Paper ID | F-1-2.1 |
Paper Title |
LANGUAGE MODEL ADAPTATION FOR EMOTIONAL SPEECH RECOGNITION USING TWEET DATA |
Authors |
Kazuya Saeki, Masaharu Kato, Tetsuo Kosaka, Yamagata University, Japan |
Session |
F-1-2: Natural Language and Spoken Dialogue |
Time | Tuesday, 08 December, 15:30 - 17:00 |
Presentation Time: | Tuesday, 08 December, 15:30 - 15:45 Check your Time Zone |
|
All times are in New Zealand Time (UTC +13) |
Topic |
Speech, Language, and Audio (SLA): |
Abstract |
Generally, emotional speech recognition is considered more difficult than non-emotional speech recognition. This is because the acoustic features of emotional speech vary greatly depending on the emotion type and intensity. In addition, it is difficult to recognize colloquial expressions included in emotional utterances using a language model trained on a corpus such as lecture speech. We have been studying emotional speech recognition for an emotional speech corpus, Japanese Twitter-based emotional speech (JTES).
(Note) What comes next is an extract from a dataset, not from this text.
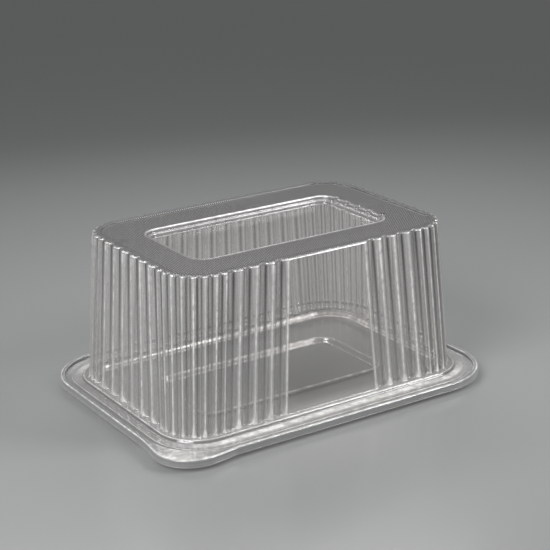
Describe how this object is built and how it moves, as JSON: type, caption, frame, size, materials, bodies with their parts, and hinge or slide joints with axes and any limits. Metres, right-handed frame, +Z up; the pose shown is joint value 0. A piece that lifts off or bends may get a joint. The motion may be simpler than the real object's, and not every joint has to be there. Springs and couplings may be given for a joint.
{
  "type": "clear plastic cake pack",
  "caption": "Clear thermoformed cake pack: flanged base tray with a corner pull tab and a fluted lift-off cover with a plain window and a stacking recess in its top.",
  "frame": {"origin": "middle of the tray's foot, on the surface that the pack stands on", "axes": "X along the long side, the plain window faces -Y, the pull tab is at the corner towards -X and -Y, Z up"},
  "size_m": [0.2335, 0.1772, 0.1],
  "materials": {
    "tray_sheet": "clear, glossy",
    "cover_sheet": "clear, glossy"
  },
  "bodies": {
    "tray": {"base_tray": "tray_sheet"},
    "lid": {"cover": "cover_sheet"}
  },
  "joints": [
    {"name": "cover_lift", "type": "slide", "parent": "tray", "child": "lid", "axis": [0, 0, 1], "range_m": [0, 0.12]}
  ]
}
In this study, we aim to improve the performance of emotional speech recognition for the JTES through language model adaptation, which will require a text corpus containing emotional expressions and colloquial expressions. However, there is no such large-scale Japanese corpus. To solve this problem, we propose a language model adaptation using tweet data. The sentences used for adaptation were extracted from the collected tweet data based on some rules. Following filtering based on these specified rules, a large amount of tweet data of 25.86M words could be obtained. In the recognition experiments, the baseline word error rate was 36.11%, whereas that of the language model adaptation was 25.68%. In addition, that of the combined use of the acoustic model adaptation and language model adaptation was 17.77%. |